A year later, Lu returned from a trip to Beijing with a sore throat. He was by then a sophomore at UC Berkeley studying atmospheric science - a degree that sounds like what you choose when you've already decided to spend your life thinking about what's in the air. He started asking a question nobody had a good answer to: why is accurate air quality data so expensive, so sparse, and so slow? The monitors that governments relied on cost hundreds of thousands of dollars each. You'd deploy a handful per city.

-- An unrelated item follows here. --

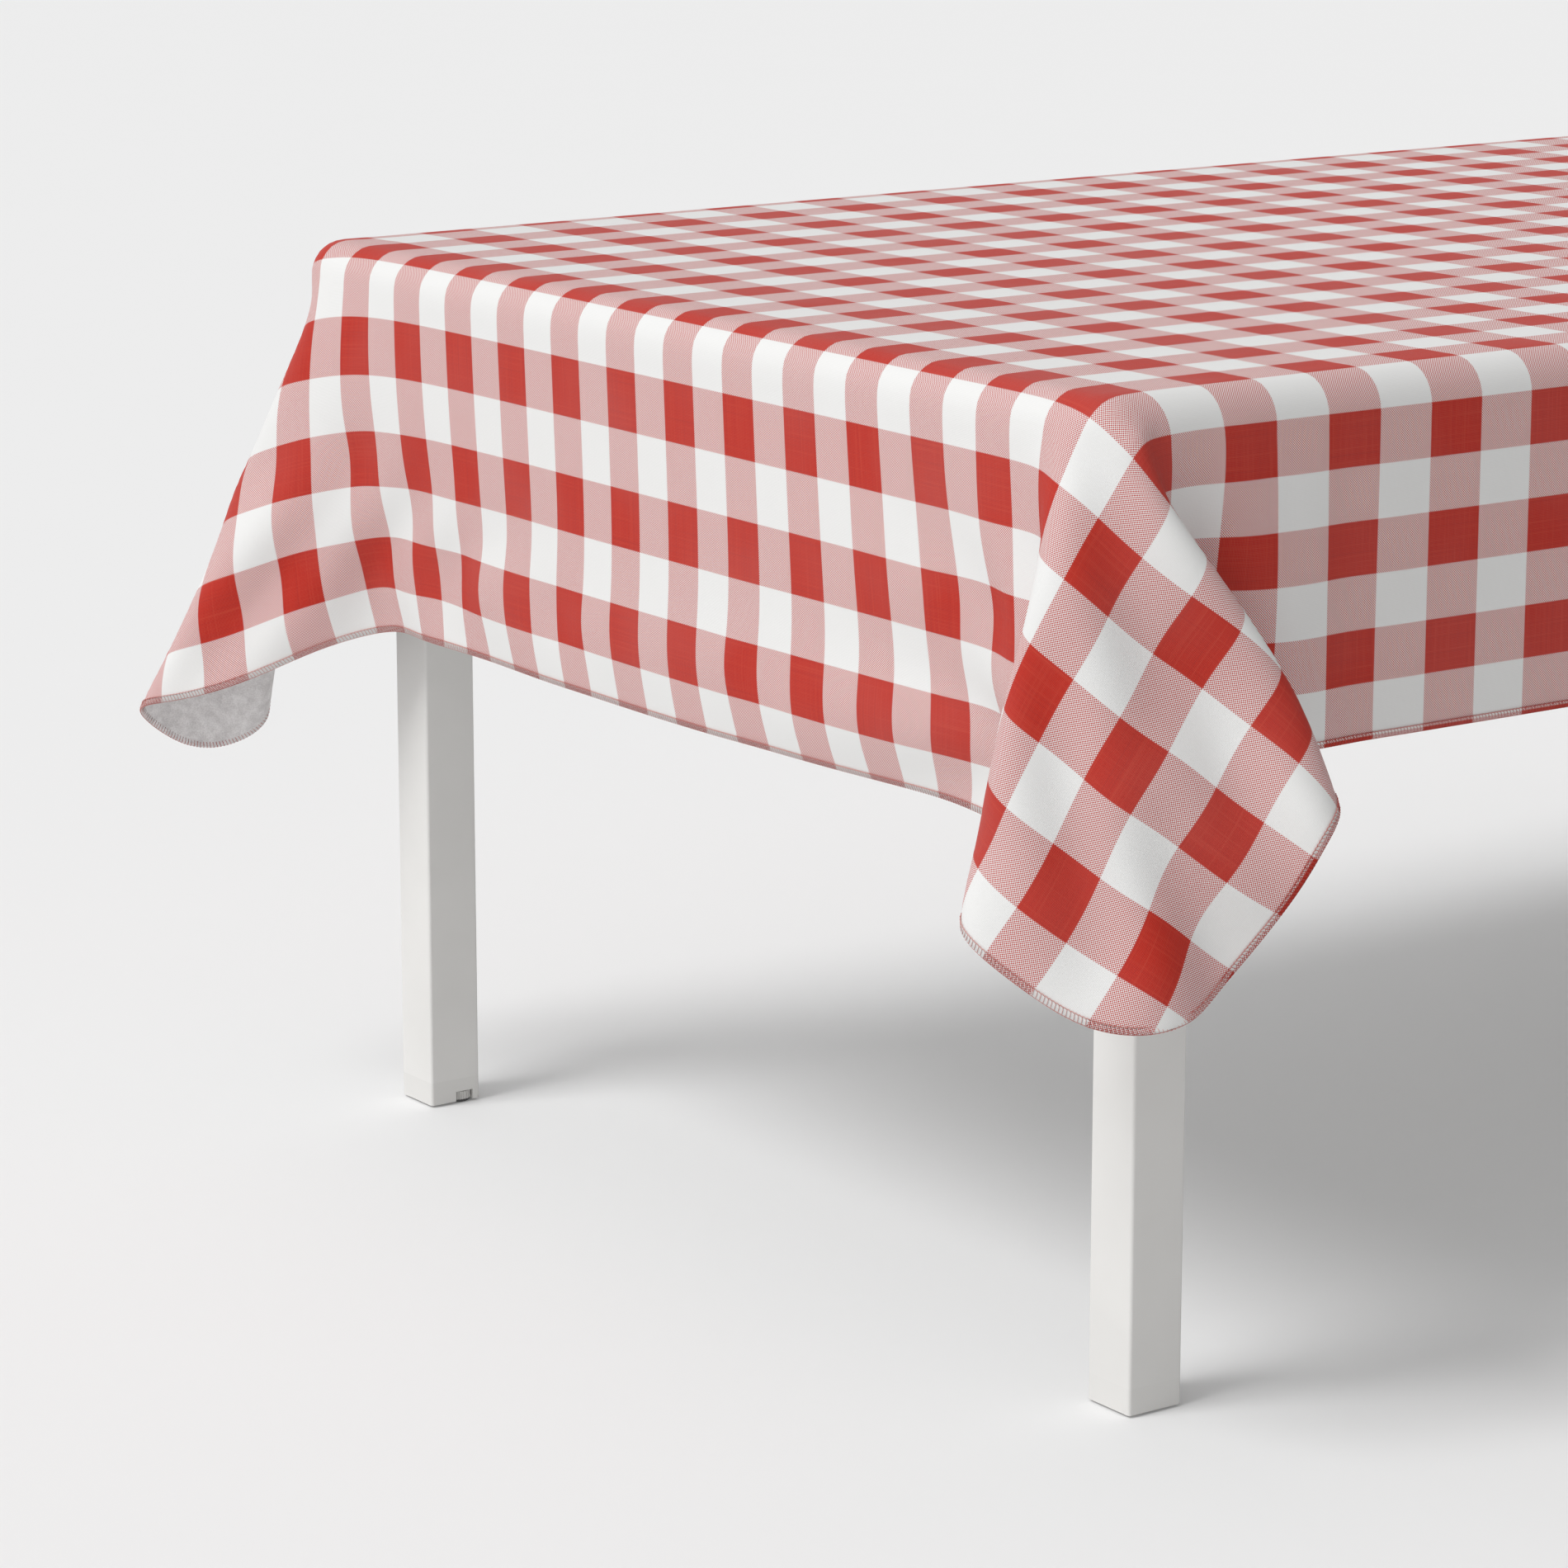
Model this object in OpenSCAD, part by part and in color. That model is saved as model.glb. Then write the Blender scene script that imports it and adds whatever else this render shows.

A handful per city to cover millions of lungs.
You can't fix what you can't measure.
- David Lu, Co-founder & CEO, Clarity Movement Co.In 2014, Lu and his co-founders - Paolo Micalizzi (CTO), Baljot Singh (VP Hardware), and Meiling Gao (COO) - started Clarity Movement Co. through UC Berkeley's CITRIS and Banatao Institute. They wanted a sensor that cost a fraction of the incumbent hardware, worked anywhere - solar power, cellular connectivity - and could be deployed in under five minutes. What they built looks like a tissue box. What it does is map the invisible.
A Tissue Box That Changed London's Emission Zones
The Clarity Node-S is solar-powered and cellular-connected. It measures particulate matter, nitrogen dioxide, ozone, carbon monoxide, and more - seven pollutants in total. It talks to the cloud automatically. It costs a fraction of a traditional reference monitor. You put it on a pole, a roof, a school fence, and it starts sending data.
London took notice. The Breathe London project deployed over 450 Clarity sensors across the city, generating the kind of hyperlocal air pollution data that hadn't existed before - not at that density, not at that cost. That data directly informed policy decisions around London's expanding Ultra Low Emission Zone. When a city changes what vehicles it allows on which roads, it helps to know what the air actually reads at street level, block by block.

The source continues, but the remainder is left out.